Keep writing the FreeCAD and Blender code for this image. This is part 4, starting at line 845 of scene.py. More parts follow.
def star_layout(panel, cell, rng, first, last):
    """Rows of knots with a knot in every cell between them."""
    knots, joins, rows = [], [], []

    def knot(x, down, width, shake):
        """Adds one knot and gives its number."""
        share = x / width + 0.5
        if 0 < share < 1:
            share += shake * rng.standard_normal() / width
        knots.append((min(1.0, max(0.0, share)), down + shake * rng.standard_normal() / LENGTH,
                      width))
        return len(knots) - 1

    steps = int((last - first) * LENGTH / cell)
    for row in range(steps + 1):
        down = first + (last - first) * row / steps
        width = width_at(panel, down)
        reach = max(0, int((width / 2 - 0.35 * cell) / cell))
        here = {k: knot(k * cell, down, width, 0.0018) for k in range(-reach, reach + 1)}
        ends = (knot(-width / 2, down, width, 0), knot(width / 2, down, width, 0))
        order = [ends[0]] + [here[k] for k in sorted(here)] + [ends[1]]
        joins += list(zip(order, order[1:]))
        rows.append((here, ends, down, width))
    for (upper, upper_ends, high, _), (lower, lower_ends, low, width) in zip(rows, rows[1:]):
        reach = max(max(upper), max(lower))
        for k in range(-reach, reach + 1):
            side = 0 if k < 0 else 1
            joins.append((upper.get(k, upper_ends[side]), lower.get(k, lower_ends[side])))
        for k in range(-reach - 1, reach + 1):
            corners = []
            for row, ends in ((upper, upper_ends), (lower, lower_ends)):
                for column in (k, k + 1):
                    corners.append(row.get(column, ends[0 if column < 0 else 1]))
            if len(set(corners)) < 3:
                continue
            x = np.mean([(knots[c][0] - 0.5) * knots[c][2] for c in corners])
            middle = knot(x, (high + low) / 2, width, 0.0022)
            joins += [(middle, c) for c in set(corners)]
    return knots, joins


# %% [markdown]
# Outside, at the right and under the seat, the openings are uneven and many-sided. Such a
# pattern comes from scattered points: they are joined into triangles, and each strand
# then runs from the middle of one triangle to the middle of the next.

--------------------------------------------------

### REQUIRED TASK
What are the exact lines from the beginning of the material through the line containing "knots, joins, rows = [], [], []"? Write out those lines alone.

### ANSWER
Keep writing the FreeCAD and Blender code for this image. This is part 4, starting at line 845 of scene.py. More parts follow.
def star_layout(panel, cell, rng, first, last):
    """Rows of knots with a knot in every cell between them."""
    knots, joins, rows = [], [], []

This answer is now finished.